I’m not going to go into all the nuances of design and UX/UI, but I continue to believe it is just as critical as the results of your model. Most apps can’t draw SHAP graphs, and it would probably just confuse them anyways. So you have to think very hard about how you create a prediction, and explain it so that it is actionable in the way that the user gets value from your app.

It goes back to the Jobs To Be Done Theory: people pull products into their lives to make progress on problems they face. Thats about as simple as I can say it. You have to surface your model in a way that helps the user make progress against their problem.

Summary

In the end, I would say that creating good ML models starts with data science — spending time with the data, the people who will use your model, and/or the people who know the processes that create the data. Then forming hypotheses and testing your hypotheses by framing the problem in many ways, trying different types of models, and iterating. By iterating, I mean going back to the data science, re-framing, asking more questions, and building more models.

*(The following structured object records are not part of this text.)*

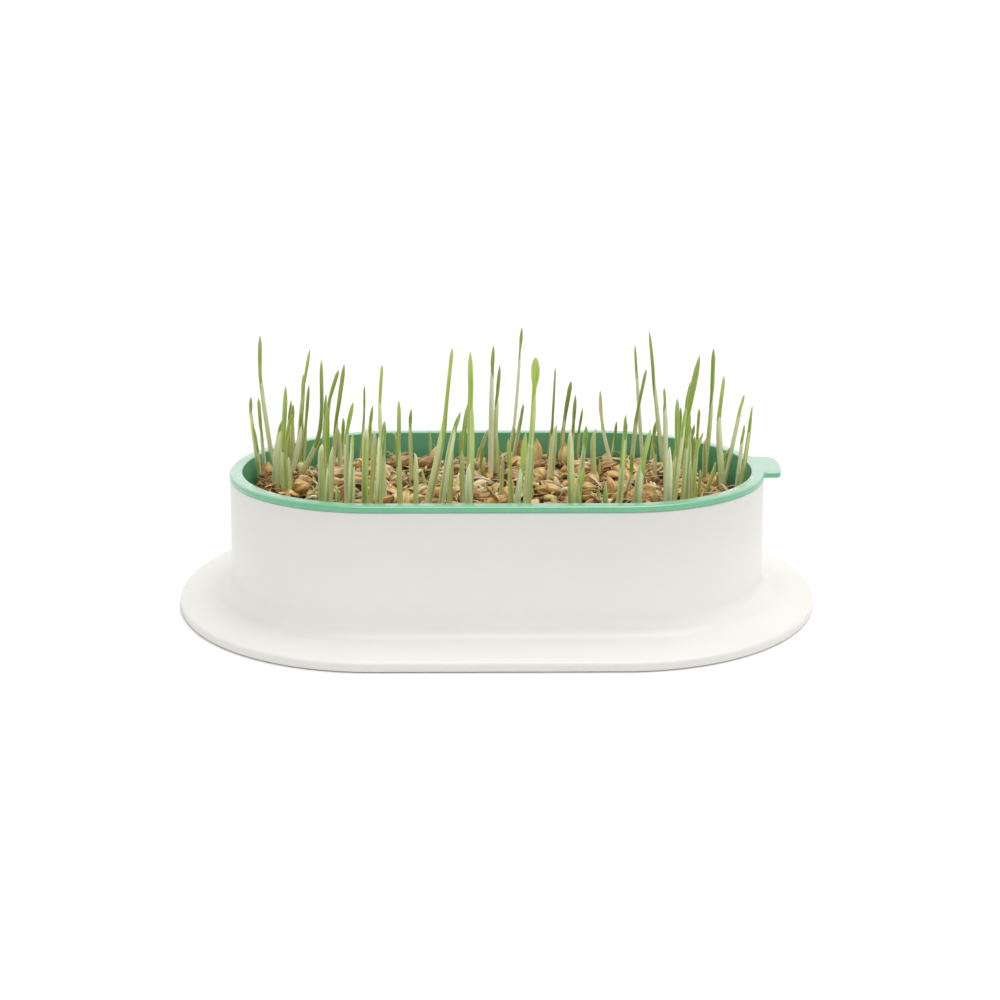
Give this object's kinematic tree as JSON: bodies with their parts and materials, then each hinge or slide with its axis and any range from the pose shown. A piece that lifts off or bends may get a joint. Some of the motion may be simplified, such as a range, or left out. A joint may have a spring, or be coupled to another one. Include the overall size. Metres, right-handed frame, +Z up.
{
  "type": "wheatgrass tray",
  "caption": "Oval sprouting tray with young wheatgrass: green lift-out tray of sprouted grain hung by its rim in a white pot with a wide foot and a lift tab at one end.",
  "frame": {"origin": "middle of the footprint, on the surface that the pot stands on", "axes": "+X along the length towards the lift tab, +Y to the back, +Z up"},
  "size_m": [0.194, 0.129, 0.077],
  "materials": {
    "pot_plastic": "satin white moulded plastic",
    "tray_plastic": "glossy mint green moulded plastic",
    "roots": "matted fine roots with husks, damp",
    "grain": "sprouted grain, straw brown with a matt husk",
    "shoot": "young grass, pale at the foot and green at the tip"
  },
  "bodies": {
    "root": {"outer_pot": "pot_plastic", "inner_tray": "tray_plastic", "root_mat": "roots", "grain_01": "grain", "grain_02": "grain", "grain_03": "grain", "grain_04": "grain", "grain_05": "grain", "grain_06": "grain", "grain_07": "grain", "grain_08": "grain", "grain_09": "grain", "shoot_01": "shoot", "shoot_02": "shoot", "shoot_03": "shoot", "shoot_04": "shoot", "shoot_05": "shoot", "shoot_06": "shoot", "shoot_07": "shoot", "shoot_08": "shoot", "shoot_09": "shoot", "shoot_10": "shoot", "shoot_11": "shoot", "shoot_12": "shoot", "shoot_13": "shoot", "shoot_14": "shoot", "shoot_15": "shoot", "shoot_16": "shoot", "shoot_17": "shoot", "shoot_18": "shoot", "shoot_19": "shoot", "shoot_20": "shoot", "shoot_21": "shoot", "shoot_22": "shoot", "shoot_23": "shoot", "shoot_24": "shoot", "shoot_25": "shoot", "shoot_26": "shoot", "shoot_27": "shoot", "shoot_28": "shoot", "shoot_29": "shoot", "shoot_30": "shoot", "shoot_31": "shoot", "shoot_32": "shoot", "shoot_33": "shoot", "shoot_34": "shoot", "shoot_35": "shoot", "shoot_36": "shoot", "shoot_37": "shoot", "shoot_38": "shoot", "shoot_39": "shoot", "shoot_40": "shoot", "shoot_41": "shoot", "shoot_42": "shoot", "shoot_43": "shoot", "shoot_44": "shoot", "shoot_45": "shoot", "shoot_46": "shoot", "shoot_47": "shoot"}
  },
  "joints": []
}
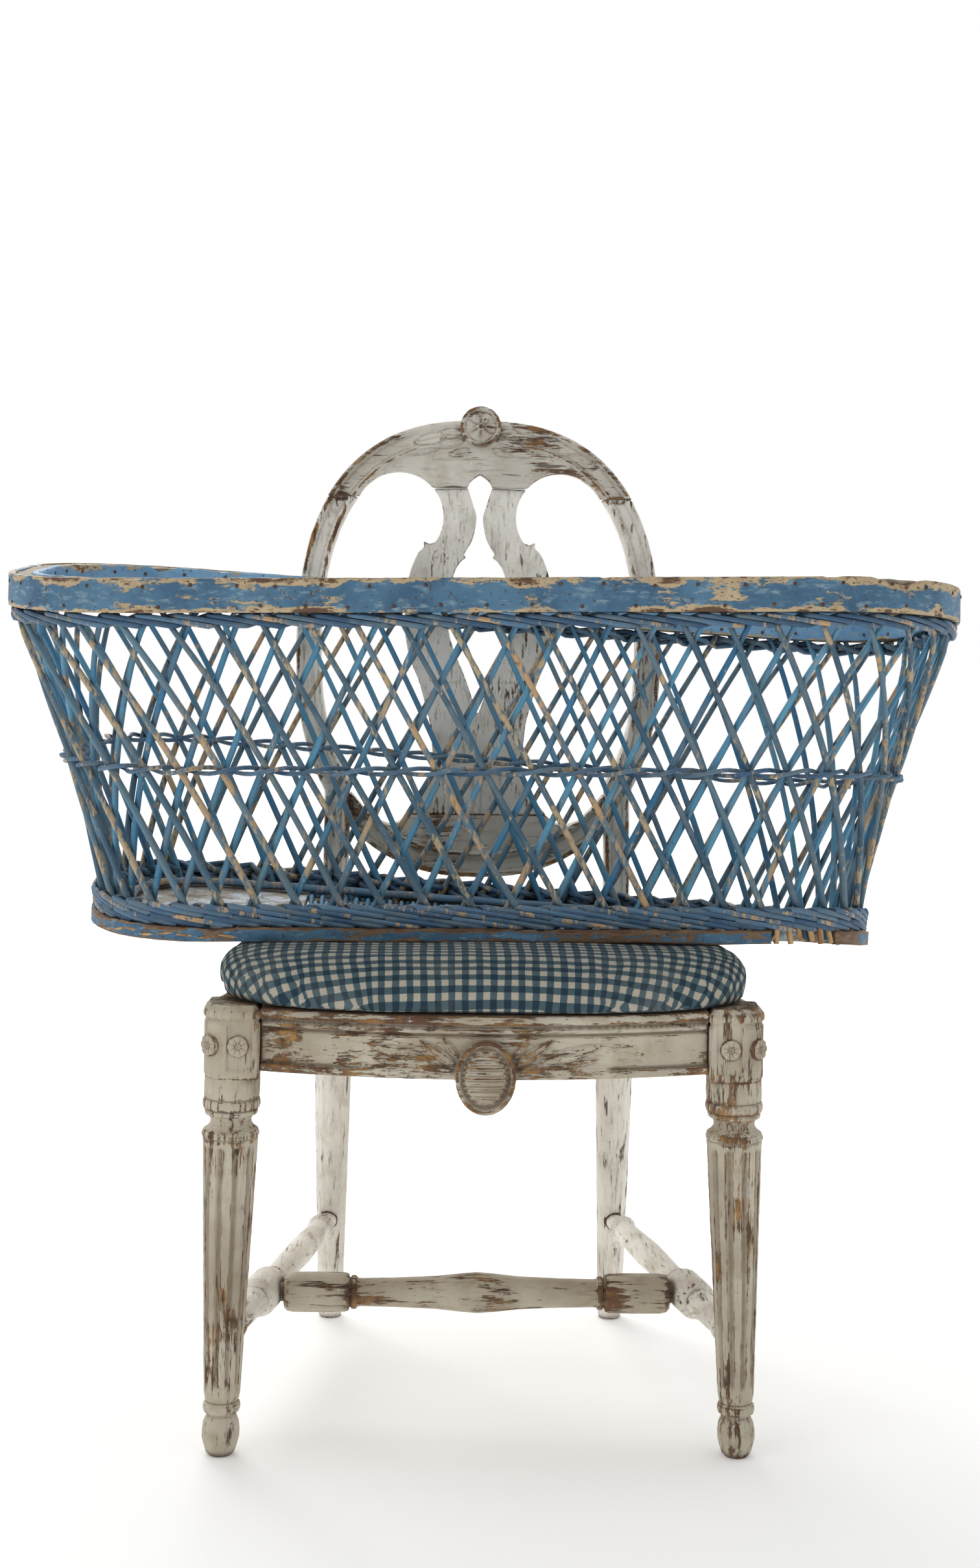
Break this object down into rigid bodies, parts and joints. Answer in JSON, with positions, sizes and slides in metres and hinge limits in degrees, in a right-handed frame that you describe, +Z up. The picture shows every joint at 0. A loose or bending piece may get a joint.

And in my next project, I will have an even better toolset of techniques that will help me think about, and solve the problem.

Last thought — this is what I love so much about data science and machine learning, and what this project taught me: its never going to be static. New problems will require completely different framings and problem statements. New models will need to be created. New metrics and loss functions will need to be applied, specific to that problem. New features will need to be created.